La izquierda ha sostenido por años un discurso antiempresarial, argumentando que la riqueza de los empresarios se basa en la explotación de la mano de obra. Ese discurso de odio y resentimiento impide que muchos entiendan que las relaciones laborales no son un gana-pierde, sino un gana-gana. Por un lado, tenemos al empresario que, con su propio capital, funda una empresa. No lo hace con la intención de generar empleo ni por altruismo, sino buscando un interés propio: crear y acumular riqueza. Sin embargo, para alcanzar ese objetivo, necesita de la mano de obra. Por el otro lado, están los trabajadores que tampoco laboran por caridad hacia el empresario o la comunidad, sino para satisfacer su propio interés: obtener un salario que les permita vivir y mejorar su calidad de vida.
Puede sonar egoísta. La realidad es que las relaciones laborales no nacen de la caridad de ninguna de las dos partes. Como bien explicó Adam Smith, “no es por la benevolencia del carnicero, del cervecero y del panadero que podemos contar con nuestra cena, sino por su propio interés”. Tanto el empresario como el trabajador tienen intereses personales que solo pueden satisfacerse gracias al trabajo conjunto. Sin empresarios, no hay empleo. Sin trabajadores, no hay quién opere las empresas. Es una relación de mutua dependencia.

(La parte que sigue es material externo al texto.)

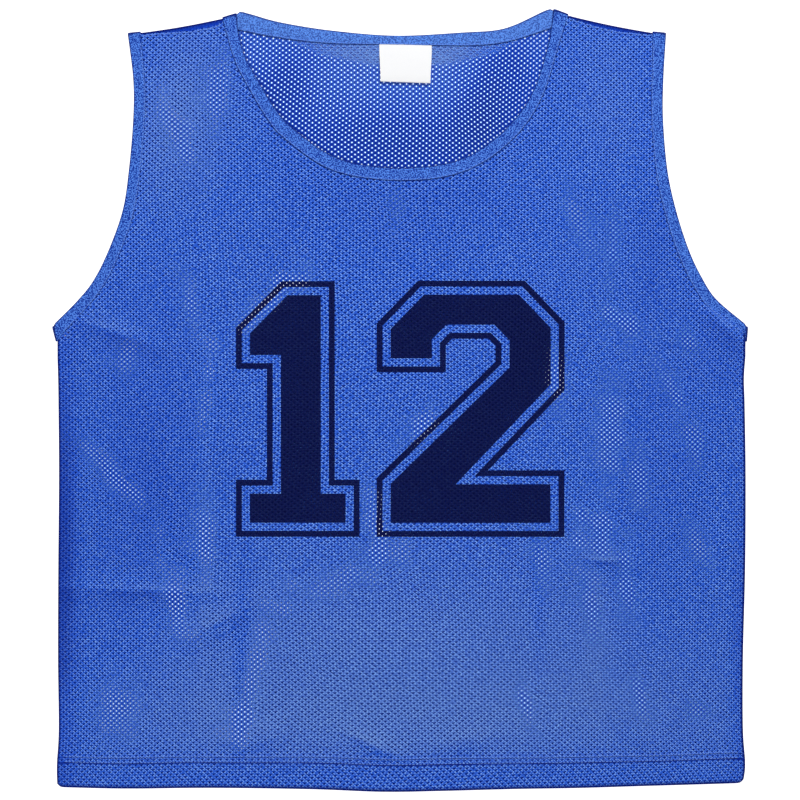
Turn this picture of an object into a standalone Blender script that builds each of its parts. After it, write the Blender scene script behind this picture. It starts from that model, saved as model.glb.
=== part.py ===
"""Mesh training bib: a sleeveless sports vest of blue mesh cloth, laid flat on its back.

It lies face up. X runs across it, Y runs up it from the hem to the neck, and Z points away from the
surface that it lies on. The origin is on that surface, at the middle of the outline's bounding box.
The front panel lies on the back panel. The neck and both armholes are bound with folded strips,
which turn over at the shoulder from the front layer to the back layer.
"""

import math

import bpy

MM = 0.001

# Driving sizes in millimetres
WALL = 1.0  # one layer of cloth
HEM_WALL = 1.6  # the hem, where the cloth is turned up inside
HEM_DEPTH = 21.0  # height of the turned hem
HEM_STEP = 2.5  # width of the step at the top of the hem
BINDING_WALL = 1.4  # the folded binding strip
ARMHOLE_BINDING = 9.5  # width of the strip round each armhole
SEAM_GAP = 0.3  # between pieces that are sewn together
EDGE_ROUND = 0.4  # how far a panel's rim rounds over
LABEL_WIDTH = 42.5
LABEL_HEIGHT = 29.5
LABEL_WALL = 1.0
LABEL_TOP = (4.5, 284.5)  # the middle of its top edge
LABEL_TURN = math.radians(-2.0)

# Heights of the layers
BACK_MIDDLE = BINDING_WALL / 2
FRONT_MIDDLE = BINDING_WALL * 1.5 + SEAM_GAP
FRONT_BASE = WALL + SEAM_GAP
FRONT_LIFT = HEM_WALL - WALL  # the front panel rides this much higher at hem and bindings
LIFT_REACH = 28.0  # distance over which it comes down again

# How finely the shapes are divided
SIDE_ROWS = 9
ARMHOLE_SECTIONS = 16
FRONT_NECK_SECTIONS = 29
BACK_NECK_SECTIONS = 19
SHOULDER_COLUMNS = 5
FOLD_STEPS = 4

# Side seams: height, left x and right x
SIDE_SEAMS = [
    (-313.0, -276.5, 277.5),
    (-292.0, -277.5, 280.0),
    (-180.0, -277.0, 278.5),
    (-90.0, -276.0, 279.5),
    (0.0, -277.0, 279.5),
    (36.0, -277.5, 280.0),
]

# Outer edge of each armhole binding, from the armpit to the shoulder: height, left x and right x
ARMHOLES = [
    (59.5, -282.0, 282.0),
    (80.5, -261.0, 257.0),
    (97.0, -248.0, 245.5),
    (121.0, -236.0, 234.0),
    (153.5, -224.5, 223.5),
    (186.0, -219.5, 216.5),
    (226.5, -216.0, 213.0),
    (259.0, -216.5, 213.0),
    (297.5, -220.5, 215.5),
]
ARMPIT_SEAM_END = (50.0, -277.5, 279.5)
SHOULDER_SEAM_END = (298.5, -210.0, 204.5)

# How far a shoulder seam bows up above a straight line
SHOULDER_BOW = 1.6

# Front neck: x and y of the binding's opening edge, then x and y of its seam edge
FRONT_NECK = [
    (-132.5, 313.5, -144.0, 310.0),
    (-131.0, 299.5, -140.5, 296.0),
    (-126.5, 281.5, -135.0, 277.5),
    (-119.5, 267.0, -128.0, 262.0),
    (-99.5, 234.0, -107.5, 227.0),
    (-84.5, 218.5, -92.0, 210.0),
    (-53.0, 197.0, -58.0, 187.0),
    (-14.5, 188.5, -16.0, 178.0),
    (29.5, 190.0, 32.0, 179.5),
    (61.0, 200.5, 66.5, 191.5),
    (89.5, 223.5, 97.0, 216.5),
    (108.5, 251.5, 116.0, 247.0),
    (120.0, 288.5, 128.5, 286.5),
    (124.5, 317.0, 136.5, 312.5),
]

# Back neck, in the same columns
BACK_NECK = [
    (-132.5, 313.5, -144.0, 310.0),
    (-129.0, 314.5, -137.5, 301.5),
    (-121.0, 312.5, -127.0, 298.5),
    (-97.0, 305.0, -98.5, 293.0),
    (-56.0, 298.5, -57.0, 288.5),
    (-3.0, 294.5, -3.0, 286.5),
    (53.0, 297.0, 54.0, 286.5),
    (77.5, 299.5, 80.0, 288.5),
    (93.5, 304.0, 97.5, 292.5),
    (114.5, 314.0, 123.5, 301.0),
    (121.0, 316.5, 131.5, 304.0),
    (124.5, 317.0, 136.5, 312.5),
]

# Hem edge between the side seams: share of the width, and drop below the straight line
HEM_DROPS = [(0.0, 0.0), (0.12, 1.0), (0.3, 1.4), (0.5, 3.2), (0.66, 2.2), (0.86, 0.6), (1.0, -1.8)]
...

El problema es que el discurso de la izquierda sataniza a los empresarios por perseguir su propio interés, sin reconocer que gracias a ello los trabajadores pueden satisfacer el suyo. Por ejemplo: si al carnicero le suben los impuestos y lo sobrecargan con nuevas obligaciones laborales, pierde el incentivo para seguir produciendo y haciendo empresa. Como expliqué en una columna anterior, esto lleva inevitablemente a un aumento en el desempleo y la informalidad. Atacar la acumulación de riqueza de los empresarios es, en consecuencia, perjudicar a los mismos trabajadores que dependen de esas empresas.
Y la situación empeora. Si pasa la reforma laboral que aumenta cargas a los empresarios (ignorando que solo 0,3% del total nacional son grandes empresarios), el impacto será un pierde-pierde-pierde: para empresarios, trabajadores y consumidores. Volvamos al ejemplo del carnicero: si muchos carniceros cierran sus negocios porque no pueden sostener los costos, habrá menos oferta de carne, ello generará escasez y aumentará precios. Este fenómeno se repetirá en todas las industrias, desde las carnicerías hasta las grandes empresas.
El discurso de resentimiento ha calado tanto que se ha normalizado satanizar a quienes generan riqueza. Tanto es así que, según una encuesta de la firma Robert Walters, 72% de los jóvenes no quieren ser jefes. Esta es una pésima noticia para todos, ya que si los jóvenes no quieren emprender ni asumir liderazgos, no habrá quién genere empleo. Son varios los factores que están llevando a que la relación laboral se convierta, ahora sí, en un verdadero pierde-pierde-pierde.